Amazon chce wejść na nowy rynek. Będzie sprzedawać leki
O tym, że wysyłkowy gigant Amazon planuje zostać również internetową apteką, mówiło się w Stanach Zjednoczonych od dawna. Teraz sprawa nabiera tempa. Jeff Bezos ma bowiem zatrudniać ludzi, którzy pomogą mu wejść na ten zyskowny rynek.
17.05.2017 | aktual.: 17.05.2017 15:21
Spotkania, na których najważniejsi menedżerowie dyskutowali o tym, jak dostać się na rynek farmaceutyczny, odbywały się w głównej siedzibie Amazona w Seattle przynajmniej raz w roku.Tak twierdzi CNBC, powołując się na źródło znające sprawę.
W ostatnich miesiącach jednak pomysł rozszerzenia działalności nabrał tempa. Wszystko ze względu na prognozy, które przewidują znaczny wzrost wydatków konsumentów na leki.
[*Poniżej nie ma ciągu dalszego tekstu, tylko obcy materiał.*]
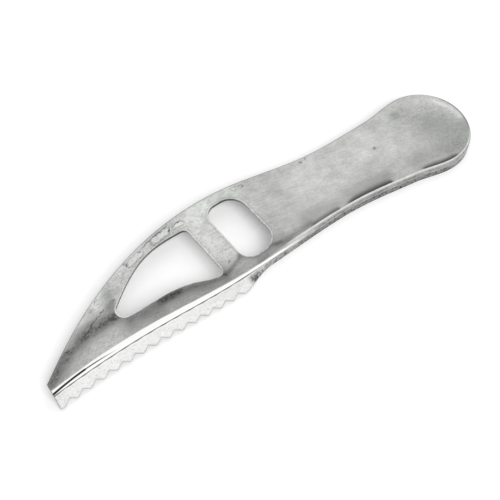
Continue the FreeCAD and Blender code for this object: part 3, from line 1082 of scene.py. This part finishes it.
streaks = noise_of(along_edge, 1.0, 3.0, 0.6)
scuffs = noise_of(at_mm(x_mm * 1.1 + y_mm * 0.9, y_mm * 2.2 - x_mm * 0.5, z_mm), 1.0, 3.0, 0.65)
scuffs = scuffs.ramp(0.02, 0.16)
shaded = joined_marks([crest_shade(a, b, depth) * share for a, b, depth, share in crest_shades]) * on_front
fine = grain * 0.24 + brushed * 0.20 + crossed * 0.12
pits = grain.ramp(0.08, 0.24)
tone = dull + cloud * 0.46 + blotch * 0.34 + mottle * 0.20 + fine * (1.0 + blade * 0.5)
tone = tone + grain * (blade + far_end) * 0.32 - pits * (blade * 0.16 + far_end * 0.06 + 0.02)
# painted shade: the slope above the teeth is darkened by up to a third
tone = tone * (1.0 - slope_painted_shade * 0.34) + streaks * 0.2 * x_mm.ramp(60.0, 30.0)
# grime and painted shade from the plan darken the tone
tone = tone * (1.0 - (grime_and_shade * (1.0 + blotch * 1.1 + mottle * 0.8 + grain * 1.4 * blade)).clamp() * 0.86)
tone = tone + bright * (0.10 + blotch * 0.15 + streaks * 0.2) + (peeled * 0.07 + scratched * 0.05)
tone = tone * (1.0 - (peeled_rim * 0.50 + cracks * 0.58 + speckled * 0.55).clamp())
# painted shade on the handle's front roll, above its crest
tone = tone * (1.0 - shaded * 0.85)
print("broad faces:", len(metal.node_tree.nodes), "nodes")

# %% The layers over them
skirt_tone = skirt_base + mottle * 0.4 + brushed * 0.6 + grain * 0.3
# below the fold the skirt is darkened by a quarter, more in scuffs and more still near its bottom edge
skirt_darkening = (0.25 + scuffs * 0.85 + z_mm.ramp(0.8, 0.3) * 0.4).clamp()
skirt_tone = skirt_tone * (1.0 - z_mm.ramp(3.1, 2.7) * skirt_darkening)
flange_tone = flange_base + blotch * 0.12 + mottle * 0.24 + grain * 0.34 - scuffs * 0.16 \
    - (grime_and_shade * (1.0 + mottle * 3.0)).clamp() * 0.75
layers = [
    (low_skirt, skirt_tone),
    # painted highlights: a bright line on the handle's crest, and a fainter one at its fold
    (crest * 0.85, 0.80 + mottle * 0.5),
    (fold * 0.5, 0.62 + mottle * 0.8),
    # painted shade along the back bend and round the end's bend
    ((back_rim * 0.6 + end_rim * 0.8).clamp(), 0.2),
    # the flange's near-white tone is painted light from the bright floor that it faces; its scuffs and
    # grime are in the metal
    (on_flange, flange_tone),
    # painted highlight: a bright line along the small bead below the crease
    (bead * on_front * 0.7, 0.97),
    # painted highlight along the shoulder above the teeth
    (shoulder_highlight, highlight_tone + mottle * 0.03),
    # painted shade: a dark line inside the highlight near the tip
    (tip_shade_line, 0.03),
    # painted shade: a dark line along the crease above the flange
    (crease * on_front * blade_share * 0.95, 0.10),
    # painted shade: a dark line beside the openings' edges, from the leaf's middle on
    (beside * (0.35 + streaks * 2.0).clamp() * x_mm.ramp(42.0, 56.0), 0.22),
    # painted highlight on the rounded edges, strongest at the leaf's left end
    (edge_highlight * (0.25 + mottle * 1.6 + x_mm.ramp(46.0, 34.0) * 0.75).clamp(), 0.97),
    # painted shade on the sheet's cut faces
    (cut * 0.95, 0.06),
]
for share, over in layers:
    tone = tone + share * (over - tone)
# painted shade: the inner face, under the shell, is 12% darker
tone = tone * (1.0 - under * 0.12)
print("layers:", len(layers))

# %% Colour, roughness and relief
relief_depth = 0.00003
clear = tone.clamp()
neutral = clear.node("ShaderNodeCombineColor", None, {0: clear, 1: clear, 2: clear * 0.988})
greenish = clear.node("ShaderNodeCombineColor", None, {0: clear * 0.91, 1: clear * 0.97, 2: clear * 0.90})
stained = (green * (0.7 + blotch * 2.0) * (1.0 - shoulder_highlight) * (1.0 - on_flange)).clamp()
roughness = 0.34 + blotch * 0.10 + mottle * 0.08 + grime_and_shade * 0.12 - shoulder_highlight * 0.16 - edge_highlight * 0.10
relief = clear.node("ShaderNodeBump", None, {"Strength": 0.35, "Distance": relief_depth,
                                              "Height": grain * 0.6 + mottle * 1.2 + brushed * 0.8})
surface.feed(metal.node_tree.nodes["Principled BSDF"], {
    "Base Color": stained.mix(neutral, greenish), "Metallic": 1.0,
    "Roughness": roughness.clamp(), "Normal": relief})
scaler.data.materials.append(metal)
print("finish:", len(metal.node_tree.nodes), "nodes")

# %% [markdown]
# ## Floor, light and camera
# The scaler lies on white paper. A mirror-like metal shows whatever stands round it, so more lamps would
# only add glare. Instead the world is plain white to the camera and to the metal, and a darker grey to
# matt surfaces, so that the paper keeps a soft shadow. Two large softboxes, which the metal doesn't
# mirror, give the shadow its direction. The camera looks down from the same side as in the photograph.

# %% Camera
camera_at = (-0.1094, -0.1500, 0.2821)
camera_tilt, camera_turn = 32.0, -34.29
lens_mm, sensor_mm = 61.2, 36.0

camera_data = bpy.data.cameras.new("camera")
camera_data.lens = lens_mm
camera_data.sensor_width = sensor_mm
camera = bpy.data.objects.new("camera", camera_data)
camera.location = camera_at
camera.rotation_euler = (math.radians(camera_tilt), 0.0, math.radians(camera_turn))
bpy.context.scene.collection.objects.link(camera)
bpy.context.scene.camera = camera
print("camera at, mm:", [round(c / MM, 1) for c in camera_at])

# %% White paper that keeps a shadow
paper_half = 0.45
paper_glow = 0.21

floor_mesh = bpy.data.meshes.new("paper")
corners = [(-1, -1), (1, -1), (1, 1), (-1, 1)]
floor_mesh.from_pydata([(x * paper_half, y * paper_half, 0.0) for x, y in corners], [], [(0, 1, 2, 3)])
floor = bpy.data.objects.new("paper", floor_mesh)
bpy.context.scene.collection.objects.link(floor)
floor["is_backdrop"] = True

paper = bpy.data.materials.new("white_paper")
paper.use_nodes = True
paper_look = Shade(paper.node_tree)
seen = paper_look.node("ShaderNodeLightPath", output="Is Camera Ray")
mirrored = paper_look.node("ShaderNodeLightPath", output="Is Glossy Ray")
glow = (seen + mirrored).clamp() * paper_glow
paper_look.feed(paper.node_tree.nodes["Principled BSDF"], {
    "Base Color": (0.9, 0.9, 0.9, 1.0), "Roughness": 0.9, "Specular IOR Level": 0.0,
    "Emission Color": glow.node("ShaderNodeCombineColor", None, {0: glow, 1: glow, 2: glow}),
    "Emission Strength": 1.0})
floor_mesh.materials.append(paper)
print("paper:", 2.0 * paper_half, "m wide")

# %% A white world for the eye, a grey one for matt surfaces
world_light = 0.53
grey, white = (world_light, world_light, world_light, 1.0), (1.0, 1.0, 1.0, 1.0)
world = bpy.data.worlds.new("studio")
bpy.context.scene.world = world
world.use_nodes = True
air = Shade(world.node_tree)
eye = air.node("ShaderNodeLightPath", output="Is Camera Ray")
gloss = air.node("ShaderNodeLightPath", output="Is Glossy Ray")
through = air.node("ShaderNodeLightPath", output="Is Transmission Ray")
sky = (eye + gloss + through).clamp().mix(grey, white)
air.feed(world.node_tree.nodes["Background"], {"Color": sky})
bpy.context.scene.view_settings.view_transform = "Standard"
print("world's light on matt surfaces:", world_light)


# %% Two softboxes
lamp_distance, lamp_size = 3.0, 1.7


def softbox(name, direction, watts):
    """A square lamp that looks at the middle of the part."""
    data = bpy.data.lights.new(name, "AREA")
    data.size = lamp_size
    data.energy = watts
    lamp = bpy.data.objects.new(name, data)
    away = Vector(direction).normalized()
    lamp.location = away * lamp_distance
    lamp.rotation_euler = away.to_track_quat("Z", "Y").to_euler()
    lamp.visible_glossy = False
    bpy.context.scene.collection.objects.link(lamp)


softbox("key_softbox", (0.1, -1.0, 1.25), 46.0)
softbox("side_softbox", (0.9, 0.5, 1.2), 10.0)
print("softboxes:", len(bpy.data.lights))

# %% Sizes of the frame and of what is shown
size = {"cad": [list(v) for v in cad_bounds], "visual": [list(v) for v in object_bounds()]}
for name, box in size.items():
    print(name, "box, mm:", [[round(c / MM, 2) for c in corner] for corner in box])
Tylko w USA pacjenci wykupują co roku ponad 4 mld recept i wydają na to około 300 mld dol. rocznie.
Ostateczne decyzje jeszcze nie zapadły, ale szef Amazona Jeff Bezos postanowił już działać. Jak wynika z informacji CNBC, zatrudnił nawet menedżera z dużym doświadczeniem w tej branży. Nowy pracownik ma m.in. stworzyć specjalny zespół i przygotować strategię wejścia na nowy rynek.
Ale nie on jeden. Inne źródło donosi bowiem, że do firmy ściąganych jest znacznie więcej specjalistów z branży farmaceutycznej.
Zwrot w kierunku tego rynku nie powinien jednak dziwić. Od kilku miesięcy Amazon sprzedaje bowiem akcesoria z szeroko rozumianej dziedziny ochrony zdrowia. Amerykanie mogą przez internet kupić m.in. ortezy, ochraniacze, stabilizatory czy sprzęt dla osób niepełnosprawnych.
Podobny ruch Amazon wykonał już w Japonii. Od kwietnia można tam kupić pojedyncze lekarstwa. W japońskojęzycznej wersji serwisu pojawiła się nawet specjalna zakładka o nazwie "lekarstwa". To może oznaczać, że gigant po prostu testuje, czy pomysł wypali. Tak robił w przypadku dronów, które początkowo sprzedawał tylko w Kanadzie.
Jeśli pomysł rzeczywiście wypali, eksperci wróżą Amazonowi umiarkowany sukces. - Ma szansę zgarnąć między 25, a nawet 50 miliardów z tego rynku, jeżeli wszystko rozegra w rozsądny sposób - prognozuje Stephen Buck, współzałożyciel działającego w tej branży serwisu GoodRx. - Musi mieć jednak świadomość, że przepisy związane ze sprzedażą leków online są znacznie bardziej restrykcyjne niż dla produktów z innej branży.